— Stated task —
Return the lines exactly as they stand, from the first of the material through the line containing "mesh.set_sharp_from_angle(angle=math.radians(smooth))".

— Data excerpt —

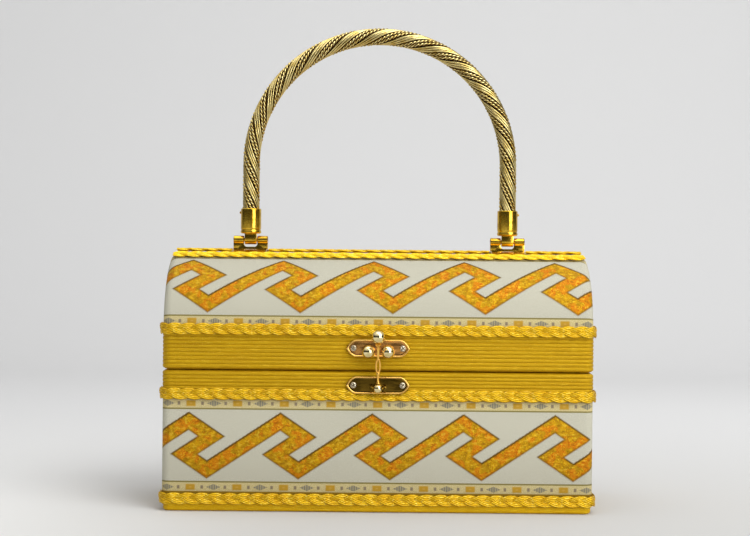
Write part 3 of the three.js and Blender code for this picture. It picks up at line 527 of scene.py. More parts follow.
def finished(name, mesh, body, material, nodes, smooth=40):
    """A piece in place of the named nodes, riding on its body."""
    piece = bpy.data.objects.new(name, mesh)
    bpy.context.collection.objects.link(piece)
    mesh.materials.clear()
    mesh.materials.append(material)
    for face in mesh.polygons:
        face.use_smooth = True
        face.material_index = 0
    mesh.set_sharp_from_angle(angle=math.radians(smooth))
    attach(piece, body)
    next(slot for slot, materials in SLOTS.items() if material in materials)
    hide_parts(*nodes)


def mesh_from(work, name):
    mesh = bpy.data.meshes.new(name)
    work.to_mesh(mesh)
    work.free()
    return mesh


def skin(rings, laid=None, wrap=True, loop=False, caps=None):
    """A mesh in millimetres through rings of points.

    wrap closes each ring and loop joins the last ring to the first. caps closes the two end rings, "flat"
    with one face and "strip" with a row of faces between a ring's two halves. laid gives a point's place on
    the cloth, from its ring's number and its own."""
    work = bmesh.new()
    layer = work.loops.layers.uv.new("laid")
    grid = [[work.verts.new(Vector(point) * MM) for point in ring] for ring in rings]
    count = len(rings[0])

    def four_sided(corners):
        face = work.faces.new([grid[k % len(grid)][i % count] for k, i in corners])
        if laid:
            for corner, (k, i) in zip(face.loops, corners):
                corner[layer].uv = laid(k, i)

    for k in range(len(rings) if loop else len(rings) - 1):
        for i in range(count if wrap else count - 1):
            four_sided([(k, i), (k, i + 1), (k + 1, i + 1), (k + 1, i)])
    for end in (0, len(rings) - 1):
        if caps == "flat":
            work.faces.new(grid[end])
        elif caps == "strip":
            for i in range(count // 2 - 1):
                four_sided([(end, i), (end, i + 1), (end, -2 - i), (end, -1 - i)])
    bmesh.ops.remove_doubles(work, verts=work.verts, dist=1e-7)
    bmesh.ops.recalc_face_normals(work, faces=work.faces)
    return mesh_from(work, "skin")


def joined(*meshes):
    work = bmesh.new()
    for mesh in meshes:
        work.from_mesh(mesh)
    return mesh_from(work, "joined")


def shifted(mesh, matrix):
    mesh.transform(matrix)
    return mesh


def at(x, y, z):
    return Matrix.Translation(Vector((x, y, z)) * MM)


def arc(x, y, radius, start, stop, steps):
    """Points on a round stretch between two angles in degrees."""
    turns = [math.radians(start + (stop - start) * k / steps) for k in range(steps + 1)]
    return [(x + radius * math.cos(turn), y + radius * math.sin(turn)) for turn in turns]


def lathed(profile, sides=32):
    """A turned piece along Z from radius and height pairs, which end on the axis or where they began."""
    closed = profile[0] == profile[-1]
    spots = profile[:-1] if closed else profile
    turns = [FULL_TURN * k / sides for k in range(sides)]
    rings = [[(width * math.cos(t), width * math.sin(t), height) for width, height in spots] for t in turns]
    return skin(rings, wrap=closed, loop=True)


def pin(x, y, z, radius, length, tip, bevel, sides=20):
    """A round pin along X with blunted ends, its middle at the point."""
    half = [(0.0, 0.0), (tip, 0.05), (radius, bevel)]
    profile = [*half, *[(width, length - height) for width, height in reversed(half)]]
    return shifted(lathed(profile, sides), at(x - length / 2, y, z) @ ALONG_X)


def barrel(x, y, z, length, rows, sides):
    """A hollow knuckle along X from its left end. rows are radius and depth pairs of one end, bore first."""
    profile = [*rows, *[(radius, length - depth) for radius, depth in reversed(rows)], rows[0]]
    return shifted(lathed(profile, sides), at(x, y, z) @ ALONG_X)


def tube(path, radii, closed=False, sides=12):
    """A round wire through points in the plane y = 0."""
    points = [Vector(point) for point in path]
    depthwise = Vector((0.0, 1.0, 0.0))
    turns = [FULL_TURN * k / sides for k in range(sides)]
    rings = []
    for k, (point, radius) in enumerate(zip(points, radii)):
        before = points[k - 1] if closed or k > 0 else point
        after = points[(k + 1) % len(points)] if closed or k + 1 < len(points) else point
        side = (after - before).normalized().cross(depthwise)
        rings.append([point + (side * math.cos(t) + depthwise * math.sin(t)) * radius for t in turns])
    return skin(rings, loop=closed, caps=None if closed else "flat")


def prism(outline, depth, bevel):
    """An outline in X and Y given a thickness along Z, with its edges rounded over."""
    work = bmesh.new()
    bottom = work.faces.new([work.verts.new(Vector((x, y, 0.0)) * MM) for x, y in outline])
    made = bmesh.ops.extrude_face_region(work, geom=[bottom])
    moved = [vertex for vertex in made["geom"] if isinstance(vertex, bmesh.types.BMVert)]
    bmesh.ops.translate(work, verts=moved, vec=Vector((0.0, 0.0, depth)) * MM)
    bmesh.ops.recalc_face_normals(work, faces=work.faces)
    sharp = [edge for edge in work.edges if edge.calc_face_angle() > math.radians(40)]
    bmesh.ops.bevel(work, geom=sharp, offset=bevel * MM, segments=2, affect="EDGES", profile=0.6)
    return mesh_from(work, "prism")


# The box's cloths and ribbons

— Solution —
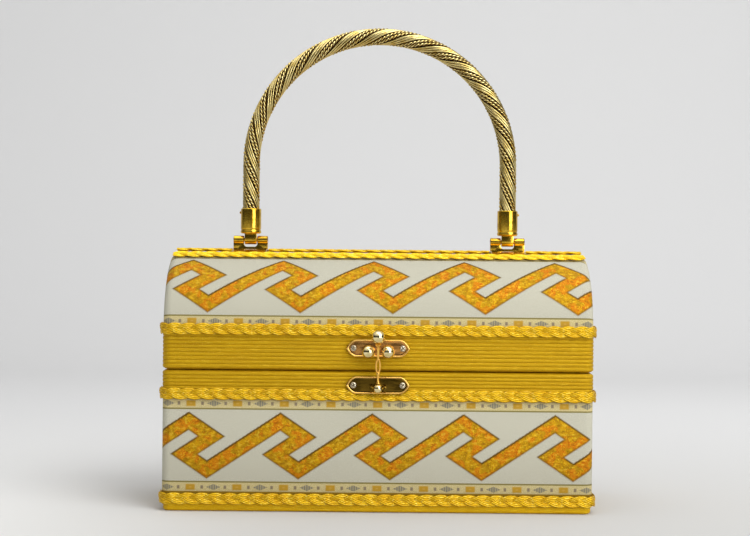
Write part 3 of the three.js and Blender code for this picture. It picks up at line 527 of scene.py. More parts follow.
def finished(name, mesh, body, material, nodes, smooth=40):
    """A piece in place of the named nodes, riding on its body."""
    piece = bpy.data.objects.new(name, mesh)
    bpy.context.collection.objects.link(piece)
    mesh.materials.clear()
    mesh.materials.append(material)
    for face in mesh.polygons:
        face.use_smooth = True
        face.material_index = 0
    mesh.set_sharp_from_angle(angle=math.radians(smooth))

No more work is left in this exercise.